* _REQUIREMENT_
Please write out the complete listing that follows, exactly as it reads.

* _DATASET CONTENT_
-=-=-=-=-

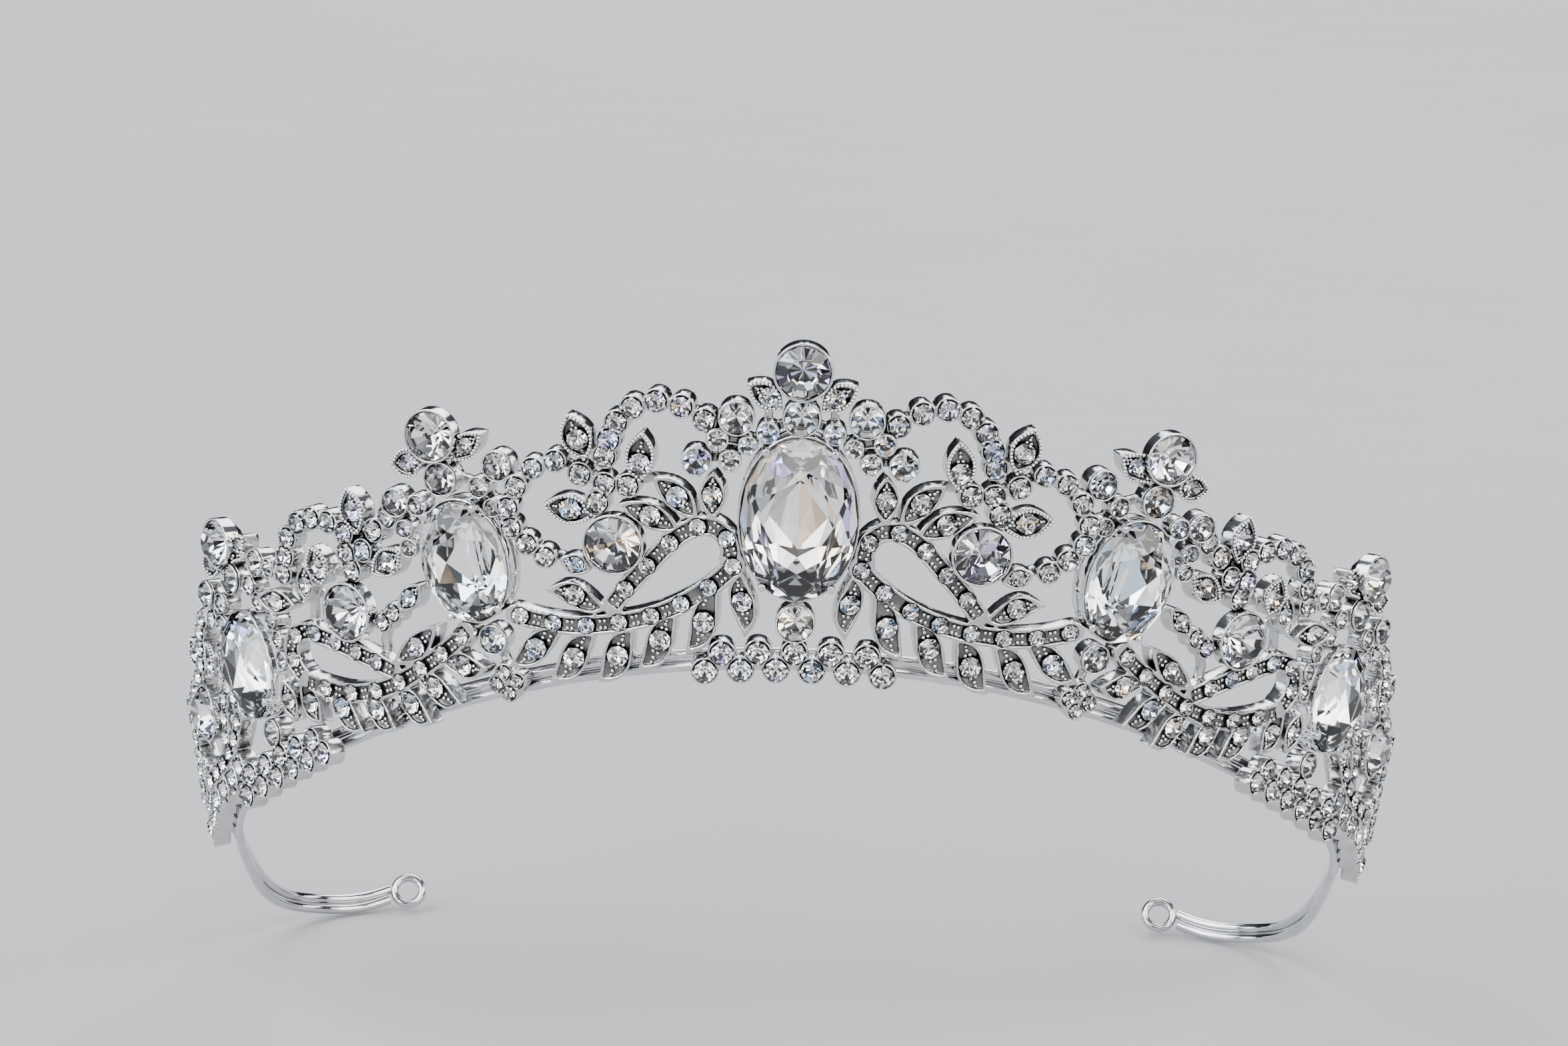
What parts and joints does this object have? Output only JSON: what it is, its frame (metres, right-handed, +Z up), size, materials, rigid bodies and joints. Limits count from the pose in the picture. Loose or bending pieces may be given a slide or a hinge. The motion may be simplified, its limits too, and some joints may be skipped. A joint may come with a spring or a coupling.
{
  "type": "bridal tiara",
  "caption": "Openwork bridal tiara: leaf and scroll castings set with oval and round crystals, soldered along two band wires that end in small loops.",
  "frame": {"origin": "centre of the head opening, in the plane of the band wires", "axes": "+X towards the wearer's left, -Y the way the wearer faces, +Z up the wearer's head; the band plane is tilted 35 degrees, front up"},
  "size_m": [0.1398, 0.0935, 0.0905],
  "materials": {
    "cast_metal": "rhodium-bright plated casting, dark in the recesses",
    "bright_setting": "polished rhodium-bright plating",
    "milgrain": "beaded, polished rhodium-bright plating",
    "band_wire": "drawn wire, polished plating",
    "large_crystal": "clear faceted crystal with a foiled back",
    "small_crystal": "clear faceted chaton with a foiled back"
  },
  "bodies": {
    "root": {"band_flower_casting_left": "cast_metal", "band_flower_casting_right": "cast_metal", "band_flower_stones": "small_crystal", "base_round_stones": "small_crystal", "base_row_stones": "small_crystal", "centre_base_casting": "cast_metal", "centre_crest_casting": "cast_metal", "centre_crest_round_stones": "small_crystal", "centre_oval_setting": "bright_setting", "centre_oval_stone": "large_crystal", "centre_top_cup": "bright_setting", "centre_top_stone": "large_crystal", "crest_leaf_stones": "small_crystal", "end_loop_left": "band_wire", "end_loop_right": "band_wire", "end_panel_casting_left": "cast_metal", "end_panel_casting_right": "cast_metal", "end_panel_chain_stones": "small_crystal", "end_panel_channel_stones": "small_crystal", "end_panel_leaf_stones": "small_crystal", "end_tip_casting_left": "cast_metal", "end_tip_casting_right": "cast_metal", "inner_panel_casting_left": "cast_metal", "inner_panel_casting_right": "cast_metal", "inner_panel_chain_stones": "small_crystal", "inner_panel_channel_stones": "small_crystal", "inner_panel_leaf_stones": "small_crystal", "lower_band_wire": "band_wire", "middle_crest_casting_left": "cast_metal", "middle_crest_casting_right": "cast_metal", "middle_crest_round_stones": "small_crystal", "middle_oval_setting_left": "bright_setting", "middle_oval_setting_right": "bright_setting", "middle_oval_stones": "large_crystal", "middle_top_cup_left": "bright_setting", "middle_top_cup_right": "bright_setting", "middle_top_stones": "large_crystal", "milgrain_rims_centre": "milgrain", "milgrain_rims_left": "milgrain", "milgrain_rims_right": "milgrain", "outer_panel_casting_left": "cast_metal", "outer_panel_casting_right": "cast_metal", "outer_panel_chain_stones": "small_crystal", "outer_panel_channel_stones": "small_crystal", "outer_panel_leaf_stones": "small_crystal", "panel_round_cups": "bright_setting", "panel_round_stones": "large_crystal", "side_base_casting_left": "cast_metal", "side_base_casting_right": "cast_metal", "side_crest_casting_left": "cast_metal", "side_crest_casting_right": "cast_metal", "side_crest_round_stones": "small_crystal", "side_oval_setting_left": "bright_setting", "side_oval_setting_right": "bright_setting", "side_oval_stones": "large_crystal", "side_top_cup_left": "bright_setting", "side_top_cup_right": "bright_setting", "side_top_stones": "large_crystal", "upper_band_wire": "band_wire"}
  },
  "joints": []
}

-=-=-=-=-

* _EXPECTED OUTPUT_
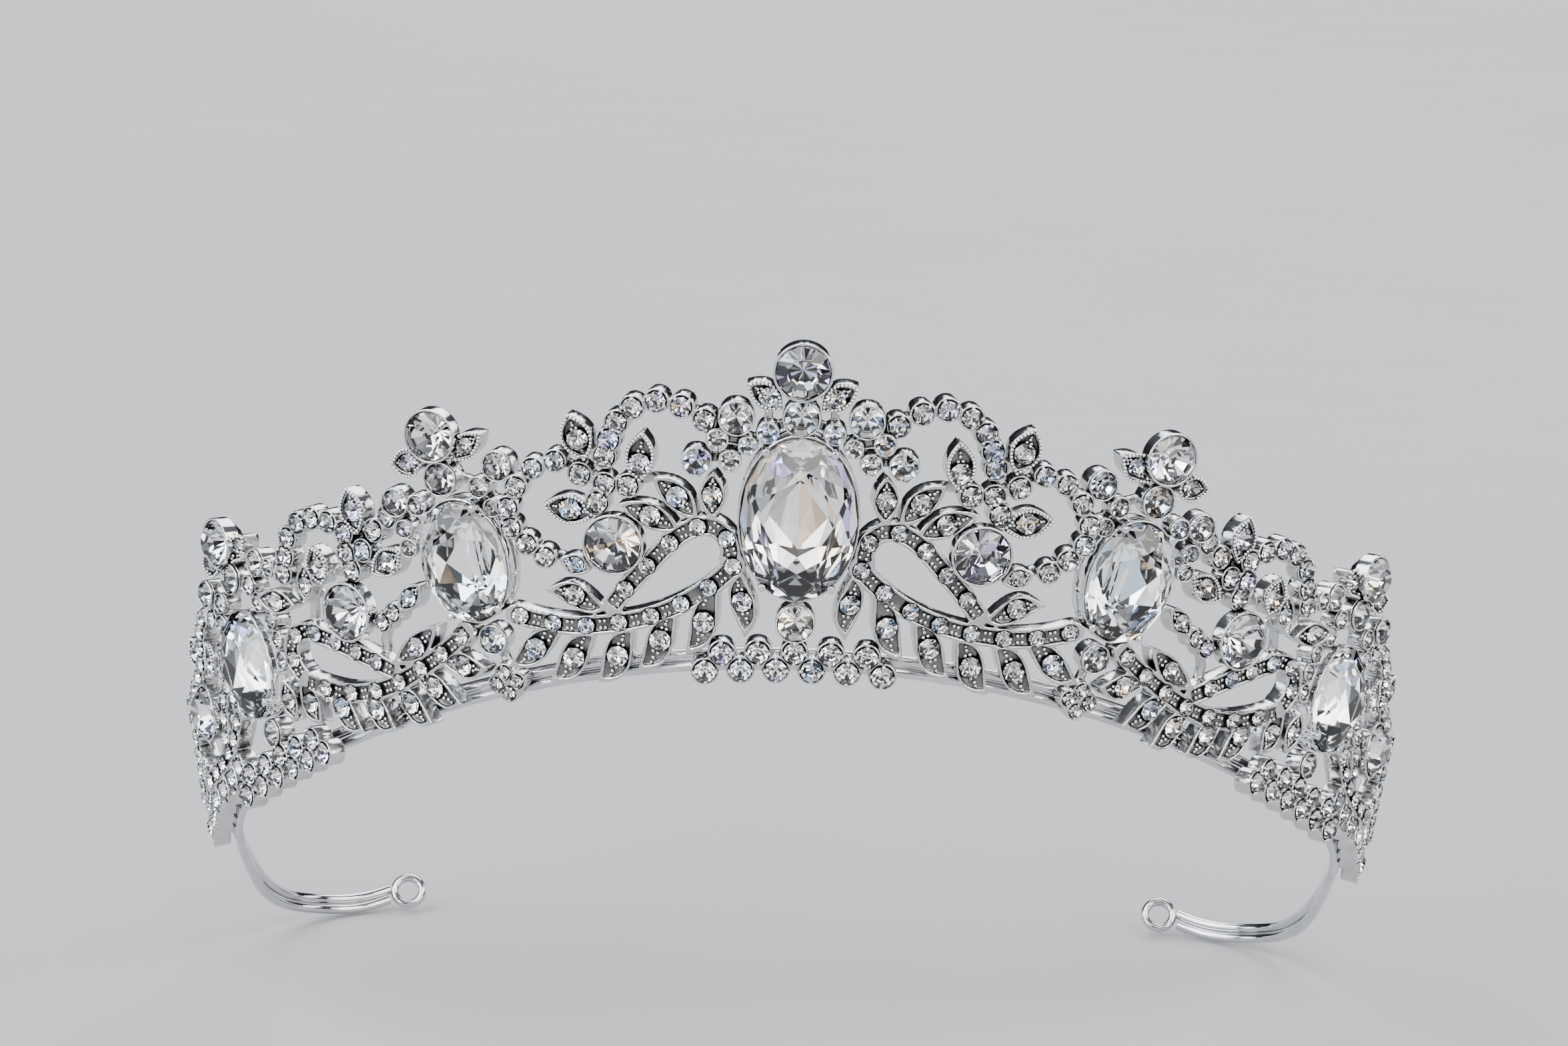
What parts and joints does this object have? Output only JSON: what it is, its frame (metres, right-handed, +Z up), size, materials, rigid bodies and joints. Limits count from the pose in the picture. Loose or bending pieces may be given a slide or a hinge. The motion may be simplified, its limits too, and some joints may be skipped. A joint may come with a spring or a coupling.
{
  "type": "bridal tiara",
  "caption": "Openwork bridal tiara: leaf and scroll castings set with oval and round crystals, soldered along two band wires that end in small loops.",
  "frame": {"origin": "centre of the head opening, in the plane of the band wires", "axes": "+X towards the wearer's left, -Y the way the wearer faces, +Z up the wearer's head; the band plane is tilted 35 degrees, front up"},
  "size_m": [0.1398, 0.0935, 0.0905],
  "materials": {
    "cast_metal": "rhodium-bright plated casting, dark in the recesses",
    "bright_setting": "polished rhodium-bright plating",
    "milgrain": "beaded, polished rhodium-bright plating",
    "band_wire": "drawn wire, polished plating",
    "large_crystal": "clear faceted crystal with a foiled back",
    "small_crystal": "clear faceted chaton with a foiled back"
  },
  "bodies": {
    "root": {"band_flower_casting_left": "cast_metal", "band_flower_casting_right": "cast_metal", "band_flower_stones": "small_crystal", "base_round_stones": "small_crystal", "base_row_stones": "small_crystal", "centre_base_casting": "cast_metal", "centre_crest_casting": "cast_metal", "centre_crest_round_stones": "small_crystal", "centre_oval_setting": "bright_setting", "centre_oval_stone": "large_crystal", "centre_top_cup": "bright_setting", "centre_top_stone": "large_crystal", "crest_leaf_stones": "small_crystal", "end_loop_left": "band_wire", "end_loop_right": "band_wire", "end_panel_casting_left": "cast_metal", "end_panel_casting_right": "cast_metal", "end_panel_chain_stones": "small_crystal", "end_panel_channel_stones": "small_crystal", "end_panel_leaf_stones": "small_crystal", "end_tip_casting_left": "cast_metal", "end_tip_casting_right": "cast_metal", "inner_panel_casting_left": "cast_metal", "inner_panel_casting_right": "cast_metal", "inner_panel_chain_stones": "small_crystal", "inner_panel_channel_stones": "small_crystal", "inner_panel_leaf_stones": "small_crystal", "lower_band_wire": "band_wire", "middle_crest_casting_left": "cast_metal", "middle_crest_casting_right": "cast_metal", "middle_crest_round_stones": "small_crystal", "middle_oval_setting_left": "bright_setting", "middle_oval_setting_right": "bright_setting", "middle_oval_stones": "large_crystal", "middle_top_cup_left": "bright_setting", "middle_top_cup_right": "bright_setting", "middle_top_stones": "large_crystal", "milgrain_rims_centre": "milgrain", "milgrain_rims_left": "milgrain", "milgrain_rims_right": "milgrain", "outer_panel_casting_left": "cast_metal", "outer_panel_casting_right": "cast_metal", "outer_panel_chain_stones": "small_crystal", "outer_panel_channel_stones": "small_crystal", "outer_panel_leaf_stones": "small_crystal", "panel_round_cups": "bright_setting", "panel_round_stones": "large_crystal", "side_base_casting_left": "cast_metal", "side_base_casting_right": "cast_metal", "side_crest_casting_left": "cast_metal", "side_crest_casting_right": "cast_metal", "side_crest_round_stones": "small_crystal", "side_oval_setting_left": "bright_setting", "side_oval_setting_right": "bright_setting", "side_oval_stones": "large_crystal", "side_top_cup_left": "bright_setting", "side_top_cup_right": "bright_setting", "side_top_stones": "large_crystal", "upper_band_wire": "band_wire"}
  },
  "joints": []
}